Belief, Religion, and the Illusion of Knowledge

Lately, I've been familiar with three ideas. One is from the book God Delusion by Richard Dawkins. He argued that maybe religion is a side effect of other evolutionary traits which enables us to maybe work as a team. Then Yuval Noah Harari introduced me to the knowledge illusion in his book 21 Lessons for the 21st Century, which enable us to believe to know something which we don't know personally but is known to someone somewhere. And in Denial of Death Ernest Becker explained that Sigmund Freud did a great work on how people rather blindly follow people in a book (I have to read that). It is their urge to follow someone, to feel secure, like in the arms of their parents.

Now, I wonder, are they somehow connected in the depth of our biology?

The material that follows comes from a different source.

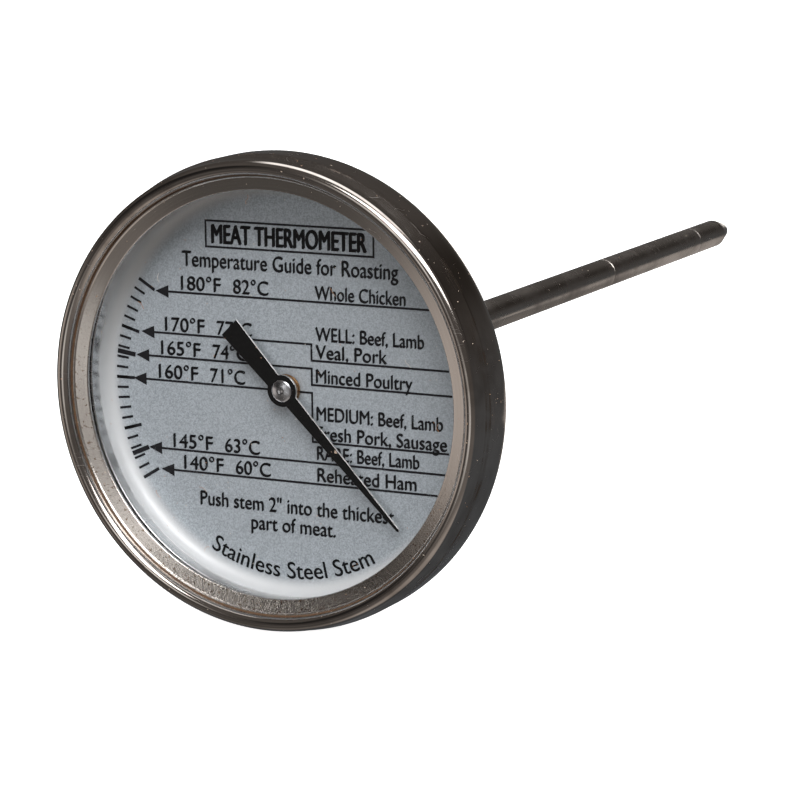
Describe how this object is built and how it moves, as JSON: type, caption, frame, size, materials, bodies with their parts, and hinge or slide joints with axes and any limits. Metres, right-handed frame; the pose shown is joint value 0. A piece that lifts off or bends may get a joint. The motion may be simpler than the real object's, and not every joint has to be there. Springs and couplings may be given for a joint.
{
  "type": "meat thermometer",
  "caption": "Dial meat thermometer: round steel case with a glass front and swinging pointer on a long pointed probe stem, with a calibration hex behind the case.",
  "frame": {"origin": "on the stem's axis, at the outer face of the calibration nut, where the exposed stem begins", "axes": "+Y along the stem from the case to the tip, so the dial faces -Y; +Z towards twelve o'clock on the dial; +X to the reader's right"},
  "size_m": [0.0498, 0.1331, 0.0498],
  "materials": {
    "case_steel": "polished drawn stainless steel with a warm tone",
    "bezel_steel": "polished stainless steel, slightly mottled",
    "stem_steel": "satin ground stainless tube",
    "nut_steel": "machined stainless steel",
    "spring_steel": "bright spring steel",
    "ring_steel": "bright pressed steel",
    "dial_face": "satin silver-grey dial enamel",
    "gasket_rubber": "black nitrile rubber",
    "window_glass": "clear flat glass",
    "bush_brass": "turned brass",
    "bimetal": "rolled two-metal ribbon",
    "pointer_black": "matt black paint",
    "cap_metal": "bright pressed cap"
  },
  "bodies": {
    "probe": {"stem_tube": "stem_steel", "tip_plug": "stem_steel", "calibration_nut": "nut_steel", "friction_washer": "spring_steel", "retaining_ring": "spring_steel", "upper_bearing": "bush_brass", "middle_guide": "bush_brass", "lower_guide": "bush_brass", "coil_anchor": "nut_steel", "bimetal_coil": "bimetal"},
    "head": {"case_cup": "case_steel", "bezel_ring": "bezel_steel", "lens_gasket": "gasket_rubber", "lens": "window_glass", "spacer_ring": "ring_steel", "dial_plate": "dial_face", "dial_backing_ring": "ring_steel"},
    "movement": {"spindle": "spring_steel", "coil_carrier": "bush_brass", "thrust_collar": "bush_brass", "pointer_bush": "bush_brass", "pointer": "pointer_black", "pointer_cap": "cap_metal"}
  },
  "joints": [
    {"name": "calibration_turn", "type": "hinge", "parent": "probe", "child": "head", "pos_m": [0, 0, 0], "axis": [0, 1, 0], "continuous": true},
    {"name": "pointer_swing", "type": "hinge", "parent": "probe", "child": "movement", "pos_m": [0, 0, 0], "axis": [0, 1, 0], "range_deg": [-68, 216], "stiffness_Nm_per_rad": 0.0004, "deforming": ["bimetal_coil"]}
  ]
}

Upon further inspection, it feels like faith has some obvious biological dependencies. Our larger neocortex allows us to be more social. It also allows us to mentalize deeply nested ideas:

Intentionality level Possible statements of belief Form of religion
1st I believe that [rain is falling] not possible
2nd I believe that you think [rain is falling] not possible
3rd I believe that you think that God exists [in a transcendental world] religious fact
4th I believe that you think that God exists and intends to punish us personal religion
5th I believe that you think that we both know that God exists and intends to punish us communal religion

From the 3rd level onwards, it allows us to have religious faith. But, faiths by themselves are memes having their courses through generations by non-biological means. Although knowledge illusion and group psychology explain why someone will believe in a specific dogma in the first place, the belief that knowledge illusion invokes is different from the faith that religious experience brings in. Faith is more akin to schizophrenia than communal belief.